One could point to any number of factors to explain the stunning victory by the Democrats last Tuesday. A disastrous war, corruption, Rumsfield not resigning two months age, were all important. Doubtless it was a combination of these factors and more.
But in my mind, and in my house, it was the contributions of one 19-year-old that was the difference.
Lillie never took to college, neither her three semesters at Bennington College in Vermont, nor her semester at the University Massachusetts in Amherst. She was restless, like there was something else she had to do.
I certainly had no problem with her decision to take a year off. I quit college in 1972 to work for George McGovern. She was determined to spend the year on a series of adventures that would expand her world. First she spent the summer living with her boyfriend in Connecticut, no doubt an adventure for both of them. Next she went on a family vacation with me, my wife and her brother. After that the plan was to do something totally out of her element. She began planning to spend a few months in Ecuador, working as a volunteer to preserve the rain forest. That would combine the fantastic with her academic interest, biology and nutrition.
One day, as the summer was coming to an end, I was explaining her Ecuador plans to a friend of mine, the former Mayor of Nashua, New Hampshire in fact. Suddenly I realized there was no way my first born, a knockout about to turn twenty, was, by herself, going to spend a week in Quito, then take a bus five hours to the Amazon to an outpost without electricity or telephone, much less internet access. What, was I crazy?
What about, I suggested to Lillie the next day, volunteering on a political campaign? The timing was right. There would be about two months between when we returned from Italy and Election Day. The midterm elections were shaping up to be important, and there would be plenty of time afterwards for her next adventure, either a more prudent trip to South America or her other idea, working on an organic farm in the U.S. southwest.
Lillie jumped at the idea, as long as she could go somewhere she had never been before so it qualified as a real adventure. She too, no doubt, had begun to have second thoughts about traveling alone in a Third World country.
It wasn’t difficult to find a list of contested Senate seats. Remarkably, almost all of them were in the East or Midwest. Only one, Montana, qualified as “big sky” country, somewhere quite different than New York and New England where Lil had spent her life.
With the help of an old friend my wife and I had worked with thirty years ago on Capitol Hill, Lili found the right person to call in the Montanans for Jon Tester campaign. Suddenly she was being told that they needed all the help they could get. Come right away, they said.
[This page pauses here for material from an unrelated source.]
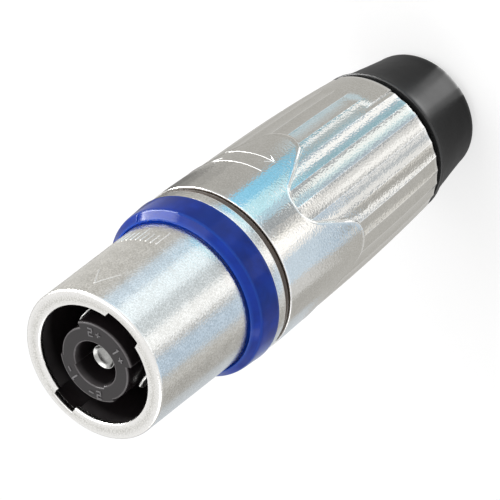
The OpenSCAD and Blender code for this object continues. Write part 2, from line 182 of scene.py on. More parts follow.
def new_group(name, inputs, outputs):
    """Shader group with named sockets, and its two end nodes."""
    group = bpy.data.node_groups.new(name, "ShaderNodeTree")
    for label, kind, value in inputs:
        socket = group.interface.new_socket(label, in_out="INPUT", socket_type=kind)
        socket.default_value = value
    for label, kind in outputs:
        group.interface.new_socket(label, in_out="OUTPUT", socket_type=kind)
    start = group.nodes.new("NodeGroupInput")
    end = group.nodes.new("NodeGroupOutput")
    start.location, end.location = (-900, 0), (700, 0)
    return group, start, end


def math_node(tree, operation, a, b, clamp=False):
    node = tree.nodes.new("ShaderNodeMath")
    node.operation = operation
    node.use_clamp = clamp
    for i, value in enumerate((a, b)):
        if isinstance(value, (int, float)):
            node.inputs[i].default_value = value
        else:
            tree.links.new(value, node.inputs[i])
    return node.outputs[0]


def noise_node(tree, vector, scale, detail=2.0, roughness=0.5):
    node = tree.nodes.new("ShaderNodeTexNoise")
    node.inputs["Detail"].default_value = detail
    node.inputs["Roughness"].default_value = roughness
    tree.links.new(vector, node.inputs["Vector"])
    if isinstance(scale, (int, float)):
        node.inputs["Scale"].default_value = scale
    else:
        tree.links.new(scale, node.inputs["Scale"])
    return node.outputs["Fac"]


def range_node(tree, value, low, high, to_low, to_high):
    node = tree.nodes.new("ShaderNodeMapRange")
    node.interpolation_type = "SMOOTHSTEP"
    tree.links.new(value, node.inputs["Value"])
    for label, number in (("From Min", low), ("From Max", high), ("To Min", to_low), ("To Max", to_high)):
        if isinstance(number, (int, float)):
            node.inputs[label].default_value = number
        else:
            tree.links.new(number, node.inputs[label])
    return node.outputs["Result"]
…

She could sleep on a blowup bed in a house the campaign had rented and they could pay her $100 per week.
So, in early September Lillie stuffed her belongings into her 1999 Toyota Corrola and set out for Helena, Montana, 2354 miles away. Together we plotted a route so she could stay with friends her first three nights -- Columbus, Ohio; Davenport, Iowa; Minneapolis. Miles City, Montana was the only place she had to stay at a hotel. Although I booked her in the best one in town (a $72 Best Western), that was the only part of the trip that made my wife really nervous.
Seven weeks later, working twenty-hour days like you do in campaigns, Tester’s campaign manager was hugging Lillie telling her they couldn’t have done it without her.
I agree. Tester won by less than 3,000 votes and without his victory the Senate would still be controlled by the Republicans. One hard-working teenager, doing everything from writing checks, to making a giant calendar so the candidate’s last month could be organized, to distributing the mail and email every morning, to organizing GOTV, can make a difference.
I always kidded Lillie and her high school friends that they shouldn’t go to college but should do like I did – drop out and stop the war. Lillie actually might have done it.